When I was writing my book, each day I had to drag myself to my computer to write. Again, I kept asking myself, “who am I to write a book?”

One day I stopped writing and started my application process to UC Berkeley’s PhD in Neuroscience. I was talking to my husband later and he asked me how my day was, how my clients were, how the book was going.

“Oh,” I told him, “I’m applying to get my PhD in Neuroscience”

“Um, why?” he asked me?

“Oh well, I thought I would know more after I got my PhD so then I could write the book.”

My husband looked at me and said, “write the fucking book.”

“But I need to learn more!” I told him.

“You’re a licensed psychotherapist who’s been treating binge eating disorder for more than ten years, you know a s**tload…” he told me, “sit down and write the book. You’re not writing the book for a bunch of scholars, you’re writing the book for a group of people who need help, and I don’t think they want to wait another seven years while you get your next PhD. Go write your book, people need to hear what you have to say… you can go get your PhD in neuroscience if you want, but don’t wait to write your book, just do it now. You have what you need inside of you.”

So I took all my fear and I wrote my over 300 page book. I guess I did have a lot to say!

But I was so nervous that I didn’t tell anyone that I wrote a book! Not my friends, not my Dad, not my family…

And then one day, after my book was released in 2014, I finally put a small note on my personal Facebook group. “Hey guys, guess what, I wrote a book! It was released today.”

And then I closed my computer because I was so nervous for putting myself out there…  I didn’t look at my Facebook page for many days because I was having a vulnerability meltdown. 

A few days later, I finally looked at Facebook and saw that so many of my friends had made these really positive comments, they shared my posting and they were all happy for me. I realized that this was just something that I had to practice, I had to push myself to get out there. As an inherently painfully shy person, putting myself out there is not something that comes easily, but the more I practice, the less difficult it becomes.  
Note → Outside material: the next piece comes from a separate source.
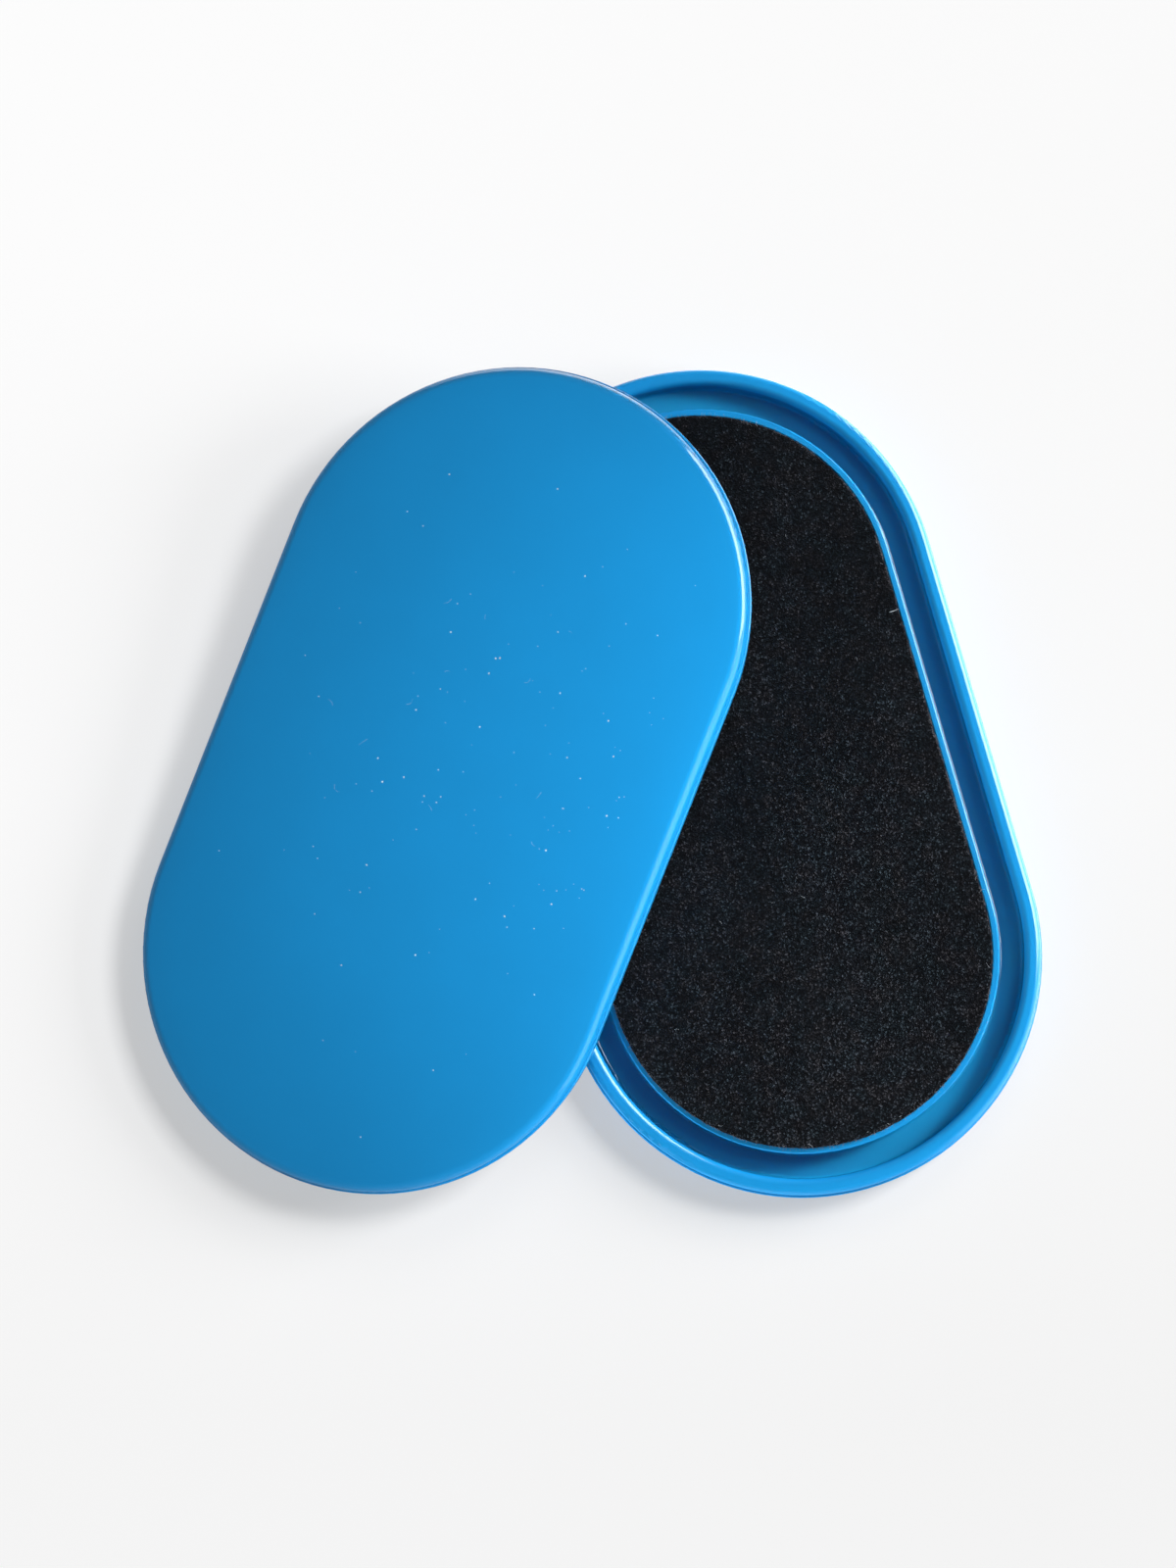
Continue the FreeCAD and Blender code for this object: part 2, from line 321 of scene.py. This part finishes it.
def brushed(name, colour, roughness):
    """Metal with fine lines along y."""
    t = Tree(name)
    lines = t.noise(400, 4, 0.6, place=t.squeezed(1, 0.03, 1))
    t.wire(Base_Color=t.ramp(lines, (0.3, shade(colour, 0.85)), (0.7, colour)))
    t.wire(Roughness=t.remap(lines, 0.3, 0.7, roughness, roughness + 0.15))
    t.wire(Normal=t.bump(lines, 0.00002))
    t.set(Metallic=1.0)
    return t.material


def foam():
    """Closed-cell foam."""
    t = Tree("foam")
    cells = t.cells(1500)["Distance"]
    t.wire(Base_Color=t.ramp(cells, (0.1, (0.10, 0.10, 0.10)), (0.6, (0.035, 0.035, 0.036))))
    t.wire(Normal=t.bump(cells, 0.0003))
    t.set(Roughness=0.9)
    return t.material


def hooks():
    """Moulded sheet of tiny hooks."""
    t = Tree("hook_backing")
    dots = t.cells(900)["Distance"]
    t.wire(Base_Color=t.ramp(dots, (0.1, (0.055, 0.055, 0.058)), (0.5, (0.018, 0.018, 0.02))))
    t.wire(Normal=t.bump(dots, 0.0004))
    t.set(Roughness=0.55)
    return t.material


finishes = {
    "gloss_blue_shell": gloss_shell(),
    "blue_tray": satin_tray(),
    # the last value of each pile is the direction in which its painted sheen grows paler
    "black_felt": pile("black_felt", 1.0, (-0.79, -0.61, 0)),
    "black_scrub_fleece": pile("black_scrub_fleece", 0.9, (0.2, -0.97, 0)),
    "hook_backing": hooks(),
    "black_rubber": plain("black_rubber", (0.02, 0.02, 0.021), 0.6, grain=900),
    "black_plastic": plain("black_plastic", (0.03, 0.03, 0.032), 0.42),
    "foam": foam(),
    "nickel_plated_magnet": plain(
        "nickel_plated_magnet", (0.72, 0.70, 0.66), 0.18, 1.0, 200, 0.00001, 0.04,
    ),
    "zinc_plated_steel": brushed("zinc_plated_steel", (0.60, 0.62, 0.64), 0.3),
    "screw_steel": brushed("screw_steel", (0.55, 0.55, 0.55), 0.25),
}
pale_lint = fibre("pale_lint", (0.50, 0.57, 0.63), (0.80, 0.88, 0.95))
pile_fibre = fibre("pile_fibre", (0.010, 0.012, 0.016), (0.21, 0.23, 0.26))

slots = {s["node"]: s["material_slot"] for s in frame["record"]["subparts"]}
for name, node in frame["nodes"].items():
    node.data.materials.clear()
    node.data.materials.append(finishes[slots[name]])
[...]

Success isn’t about never having fear, success is about being able to feel the fear and do it anyway. 

So how do you gain confidence?  You don’t wait, you walk into that vulnerable state, you put that bathing suit on no matter what you think your body looks like, you go to that job interview despite the fact that you don’t have that level of experience, you call that guy/girl even though you don’t think that you are “perfect enough,” for them… because life is too short to wait for confidence to come to you.

And the truth is, you might never be confident, but don’t let that stop you from having the life that you want and that you deserve.